VITA SECUNDA 92

CHAPITRE 59

COMMENT IL DONNA SON MANTEAU A UNE PAUVRE FEMME MALADE DES YEUX.

  1. Durant le séjour de saint François au palais épiscopal de Rieti où il était venu soigner ses yeux, une pauvre femme de Machilone, atteinte de la même maladie, s’en vint consulter elle aussi le médecin[1].

Le saint prit familièrement à partie son gardien et commença par insinuer : « Frère gardien, nous devons rendre ce qui ne nous appartient pas.

– Certainement, père, si nous détenons tant soit peu du bien d’autrui.

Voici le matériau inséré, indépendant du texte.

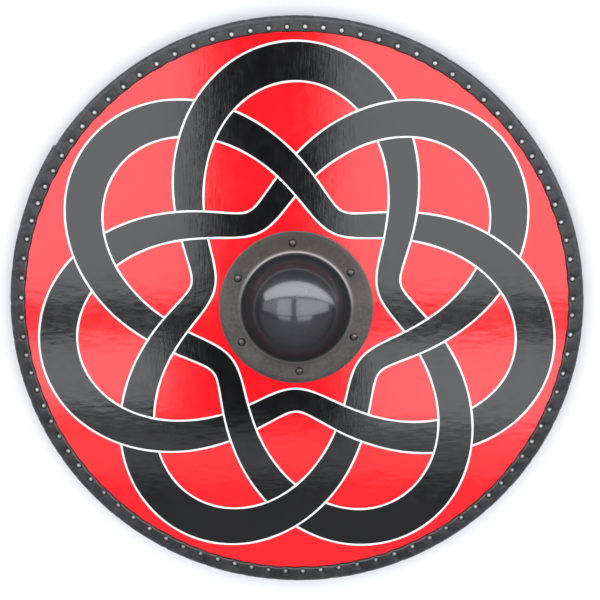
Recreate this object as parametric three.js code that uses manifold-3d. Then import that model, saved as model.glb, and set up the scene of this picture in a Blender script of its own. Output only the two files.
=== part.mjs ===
// A wooden round shield of the centre-grip kind, lying on its back with its painted face up.
//
// The board is one flat wooden disc with a round hand hole in the middle. A folded strip of black
// leather, nailed all round, binds its edge. A hollow steel boss, a dome on a flat flange, covers
// the hand hole in front and is held by six rivets. Behind the hole a wooden grip runs from top to
// bottom across the back, and the boss's top and bottom rivets go through it as well.
//
// Units are millimetres. +Z is up, out of the painted face. +Y points to the top of the face.
// The origin is on the shield's axis, at the grip's flat underside, on which the shield rests.

import * as THREE from "three";
import { mergeVertices } from "three/addons/utils/BufferGeometryUtils.js";
import Module from "manifold-3d";

// ---- Driving dimensions ----------------------------------------------------------------------

const GAP = 0.2; // between pieces that touch

const SHIELD_RADIUS = 380; // over the leather
const BOARD_THICKNESS = 9;
const HAND_HOLE_RADIUS = 60;

const LEATHER = 2.4; // thickness of the strip
const BAND_WIDTH = 20; // how far the leather reaches in over each side of the board
const LAP_ANGLE = 149; // degrees, where the strip's outer end lies over its beginning
const LAP_RISE = 1.6; // how much further out the leather stands there
const LAP_SPREAD = 14; // degrees over which that dies away
const LEATHER_EDGE = [1.2, 0.8]; // chamfer along the leather's cut edge: across, and down

const NAIL_COUNT = 92;
const NAIL_INSET = 6; // from the leather's inner edge
const NAIL_RADIUS = 3.5;
const NAIL_HEIGHT = 1.9;

const FLANGE_RADIUS = 102;
const STEEL = 2; // thickness of the boss
const DOME_RADIUS = 71;
const DOME_HEIGHT = 64;
const DOME_FILLET = 6; // between the dome and its flange
const DOME_END_ANGLE = 80; // degrees from the axis, where the dome meets its fillet
const FLANGE_EDGE = [0.9, 0.7]; // chamfer round the flange: across, and down

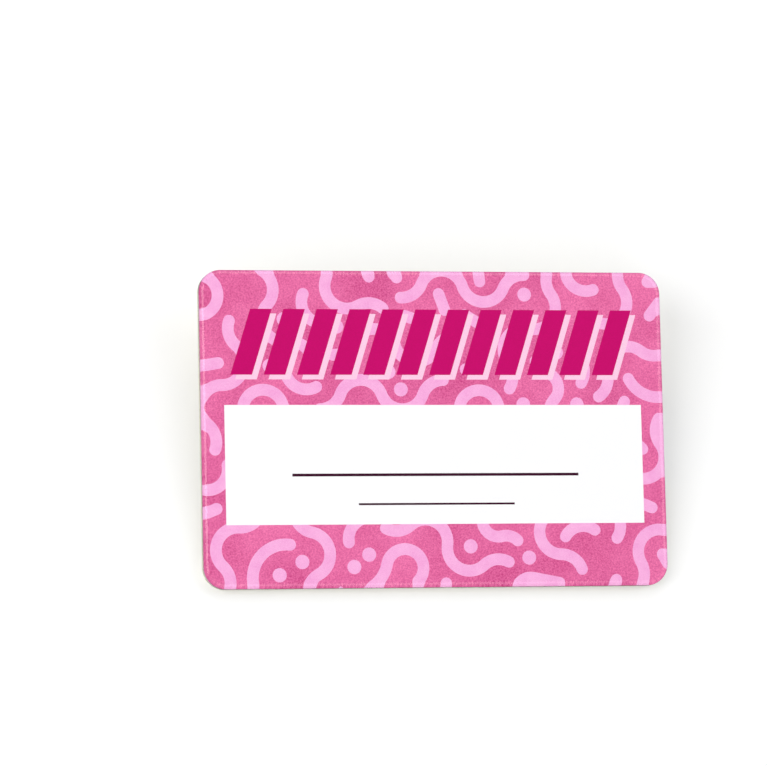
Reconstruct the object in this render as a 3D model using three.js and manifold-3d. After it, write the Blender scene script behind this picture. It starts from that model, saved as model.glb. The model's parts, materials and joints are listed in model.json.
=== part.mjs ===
// A reusable name badge that lies face up: a moulded back shell, a printed insert card and a clear cover
// that clips over both, with a safety-pin bar held on the back by an adhesive pad.
// Millimetres, +Z up, +X along the long side, +Y towards the badge's top edge.
// Every piece is built square to the shell, whose flat back is at z = 0 with the front facing +Z. The
// whole badge is then tilted as it lies, on the two blocks of its pin bar and on its shell's lower edge.
import * as THREE from "three";
import { mergeVertices } from "three/addons/utils/BufferGeometryUtils.js";
import Module from "manifold-3d";

const wasm = await Module();
wasm.setup();

// Outline of the badge, and the clearance left where one piece seats on another
const badgeWidth = 76;
const badgeHeight = 51;
const cornerRadius = 3.5;
const seatGap = 0.15;

// Back shell: a plate whose raised middle carries the insert, with a shoulder round it for the cover's skirt
const shellThickness = 2;
const shoulderDrop = 0.35;
const backEdgeRound = 1.4;
const notchRadius = 7.5;
const notchChamfer = 0.5;

// Insert card and clear cover
const insertThickness = 0.4;
const coverThickness = 1.3;
const skirtWall = 0.3;
const frontEdgeRound = 0.9;

// Low L-shaped locating ribs on the back, an upper pair and a lower pair
const ribWidth = 0.65;
const ribHeight = 0.4;
const ribLength = 11.2;
const ribBevel = 0.2;
const ribCornerRadius = 0.5;
const upperRibSpan = 40.5;
const upperRibLeg = 4.2;
const upperRibInset = 5.4;
const lowerRibSpan = 48.5;
const lowerRibLeg = 4.7;
const lowerRibInset = 5.7;
const nickWidth = 0.3;
const nickDepth = 0.2;
const nickFromCorner = 6.2;

// Adhesive pad, stuck on a little low and a little askew
const padLength = 37;
const padWidth = 8.8;
const padThickness = 0.5;
const padCornerRadius = 0.6;
const padDrop = 0.35;
const padTurnDegrees = 1.0;

// Pin bar: a base with a catch block near one end and a hinge block near the other
const barLength = 38;
const barWidth = 9.2;
const barThickness = 2;
const barCornerRadius = 0.5;
const barChamfer = 0.4;
const barFromTopEdge = 12.15;
const barOffCentre = 0.95;
const blockHeight = 3.6;
const blockWidth = 5.5;
const blockEdgeRound = 0.35;
const blockCornerRadius = 0.55;
const catchLength = 6.15;
const hingeLength = 6.75;
const blockSetback = 0.5;

// Mid slot moulded into the base
const midSlotLength = 4.65;
const midSlotWidth = 1.45;
const midSlotDepth = 1.6;
const midSlotX = 1.55;
const midSlotY = 0.5;

// Catch: a roof over a slot that is open towards the hinge and towards the badge's lower edge
const catchRoof = 0.9;
const catchSlotHeight = 1.2;
const catchEndWall = 1.4;
const catchBackWall = 1.65;

// Pin: one steel wire, a straight arm with a point and a coil round the hinge post
const wireDiameter = 0.6;
const coilRadius = 1.55;
const coilPitch = 0.7;
const coilTurns = 1.1;
const coilFromBarEnd = 5.25;
const coilHeight = 1.45;
const pointLength = 3.2;
const pointClearance = 0.5;
const armSideways = 0.35;
const hingePlay = 0.12;
const mouthLength = 1.5;
const mouthFlare = 0.4;
const sillHeight = 0.3;
const slotEndWall = 1.95;

// How finely round shapes are faceted
const cornerSteps = 8;
const roundSteps = 5;
const smallRoundSteps = 2;
const chamferSteps = 1;
const ribEndSteps = 4;
const notchSteps = 64;
const wireSides = 10;
const coilSteps = 26;
const hingeSides = 24;

// Limits of a corner's radius, the least in millimetres and the most as a share of the side that it rounds
const smallestRadius = 0.2;
const largestRadiusShare = 0.499;

// How far a cut runs past a face, a joined piece sinks into its neighbour, and two points count as one
const cutMargin = 1;
const joinDepth = 0.3;
const mergeDistance = 1e-5;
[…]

– Alors, ce manteau que nous a prêté cette pauvre femme, rendons-le-lui, car elle n’a pas un sou vaillant pour solder ses dépenses.

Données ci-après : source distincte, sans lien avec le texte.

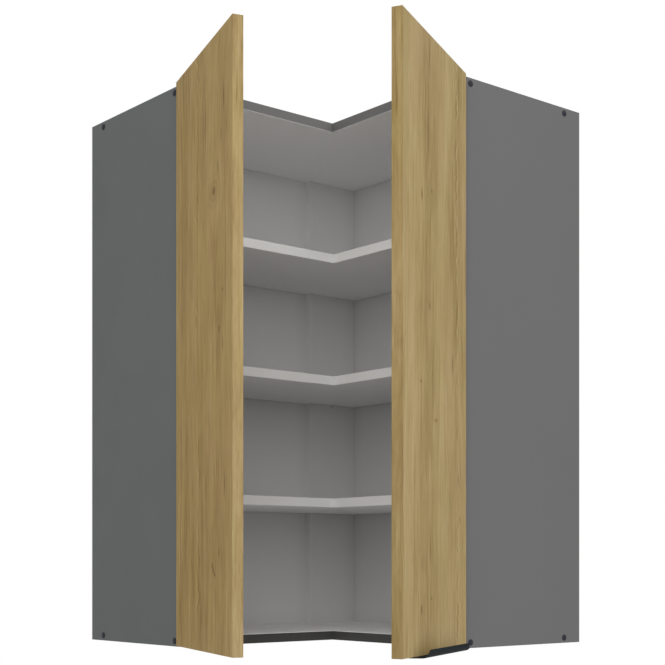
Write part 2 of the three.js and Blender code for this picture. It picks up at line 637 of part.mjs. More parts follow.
for (const [side, { flip, closedTurn, open }] of Object.entries(SIDES)) {
  add(`side_panel_${side}`, sidePanel(side), GRAPHITE, 0.6, 0);
  add(`back_panel_${side}`, backPanel(side), LIGHT_GREY, 0.6, 0);
  add(`hanger_housing_${side}`, hangerHousing(side), WHITE_PLASTIC, 0.45, 0);
  add(`hanger_hook_${side}`, hangerHook(side), STEEL, 0.35, 0.9);
  add(`wall_rail_${side}`, wallRail(side), STEEL, 0.4, 0.9);

  for (const [level, z] of Object.entries(SCREW_HEIGHTS)) {
    SCREW_OUTS.forEach((out, i) => addTurned(
      `screw_cap_${side}_${level}_${['back', 'front'][i]}`, screwCap(), alongLeg(side),
      onLeg(side, LEG, out, z), CAP_PLASTIC, 0.4, 0,
    ));
  }
  SHELF_TOPS.forEach((top, shelfIndex) => PIN_OUTS.forEach((out, i) => addTurned(
    `shelf_pin_${shelfIndex + 1}_${side}_${['back', 'front'][i]}`, shelfPin(), alongLeg(side),
    onLeg(side, SIDE_INNER + PIN_EMBEDDED - PIN_LENGTH, out, pinHeight(top)), STEEL, 0.3, 0.9,
  )));

  const fixed = pivotGroup(side, closedTurn);
  const door = pivotGroup(side, closedTurn + flip * THREE.MathUtils.degToRad(open));
  add(`door_${side}`, doorBoard(side), OAK, 0.55, 0, door);
  for (const [level, z] of Object.entries(HINGE_HEIGHTS)) {
    add(`hinge_cup_${side}_${level}`, hingeCup(side, z), STEEL, 0.3, 0.9, door);
    add(`hinge_plate_${side}_${level}`, hingePlate(side, z), STEEL, 0.3, 0.9, fixed);
    add(`hinge_arm_${side}_${level}`, hingeArm(side, z), STEEL, 0.3, 0.9, fixed);
    const link = new THREE.Mesh(hingeLink(), finish(STEEL, 0.3, 0.9));
    link.name = `hinge_link_${side}_${level}`;
    link.position.copy(doorPoint(side, EYE_ALONG, EYE_DEPTH, z));
    link.rotation.z = flip * THREE.MathUtils.degToRad(LINK_CLOSED_ANGLE + LINK_RATIO * open);
    fixed.add(link);
  }
  if (side === 'right') {
    add('door_pull', edgePull(side), BLACK_METAL, 0.4, 0.6, door);
  }
}

SHELF_TOPS.forEach((top, i) => addTurned(
  `shelf_pin_${i + 1}_post`, shelfPin(), onLeg('left', 0, 1, 0),
  onLeg('left', POST_MIDDLE, POST_FACE - PIN_EMBEDDED, pinHeight(top)), STEEL, 0.3, 0.9,
));

export default cabinet;
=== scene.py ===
# %% [markdown]
# # A corner wall cabinet with two open doors
#
# The real cabinet is an L-shaped carcass of 16 mm laminated chipboard. It is graphite outside and light
# grey inside, and it has three loose shelves and two doors in an oak pattern. The doors turn on concealed
# hinges, and the whole cabinet hangs on two wall rails.
#
# The solid model is already made. It gives every piece's size and place, in metres, with +Z up and the
# corner of the room at X = Y = 0. This lesson dresses it: each board gets its small edge radii and its
# laminate, each metal piece gets its sheen, and the screws are set by Geometry Nodes.

import json
import math

import bmesh
import bpy
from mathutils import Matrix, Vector


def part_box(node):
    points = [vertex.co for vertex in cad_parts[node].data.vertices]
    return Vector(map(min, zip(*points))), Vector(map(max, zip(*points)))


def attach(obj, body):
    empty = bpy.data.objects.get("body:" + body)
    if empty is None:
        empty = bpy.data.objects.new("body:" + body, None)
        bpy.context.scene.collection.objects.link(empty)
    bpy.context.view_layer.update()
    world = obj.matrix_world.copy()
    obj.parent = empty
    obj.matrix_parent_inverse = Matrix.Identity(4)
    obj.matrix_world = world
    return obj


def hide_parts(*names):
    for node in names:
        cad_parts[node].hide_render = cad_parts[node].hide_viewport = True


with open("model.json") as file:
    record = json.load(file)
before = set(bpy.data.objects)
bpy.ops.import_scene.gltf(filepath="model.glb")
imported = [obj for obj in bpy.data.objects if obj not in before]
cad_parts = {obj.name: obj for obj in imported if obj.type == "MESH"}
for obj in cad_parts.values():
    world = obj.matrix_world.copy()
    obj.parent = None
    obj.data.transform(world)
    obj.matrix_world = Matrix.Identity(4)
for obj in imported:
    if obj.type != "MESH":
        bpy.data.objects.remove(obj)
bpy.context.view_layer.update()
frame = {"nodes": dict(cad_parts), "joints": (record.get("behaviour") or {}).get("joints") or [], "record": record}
nodes = frame["nodes"]
body_of_node = {name: body for body, names in frame["record"]["behaviour"]["bodies"].items() for name in names}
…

– Mais ce manteau est à moi, père, répliqua le gardien ; personne ne nous l’a prêté. Utilise-le tant qu’il te plaira, mais quand tu n’en voudras plus, rends-le-moi.

(De fait, le gardien l’avait acheté quelques jours plus tôt, parce que le saint en avait besoin).

– Frère gardien, lui dit le saint, tu as toujours été courtois à mon égard ; aujourd’hui encore, je t’en supplie, fais preuve de courtoisie.

– Agis comme tu l’entendras, père, et selon que l’Esprit te l’enseignera. »

Le Père appela donc un séculier très pieux et lui dit : « Emporte ce manteau et douze pains, va trouver cette pauvre femme et tu lui diras : « Le pauvre homme à qui tu as prêté ce manteau te remercie ; reprends maintenant ce qui t’appartient. » Il partit et s’acquitta de son message. La femme crut qu’il se moquait d’elle et, toute gênée, lui dit :

« Laisse-moi la paix avec ton histoire de manteau ! je ne sais ce que tu veux dire. » Mais l’autre insista et lui mit tout dans les mains. Elle vit alors que ce n’était pas une plaisanterie et, pour mettre à l’abri de tout vol son trésor facilement gagné, elle s’enfuit la nuit suivante et, sans plus se mettre en peine pour ses yeux, rentra chez elle emportant son manteau.

Table des chapitres

[1] D’après LP 47, celui-ci non seulement la soignait gratuitement, mais allait même jusqu’à lui payer toutes ses dépenses.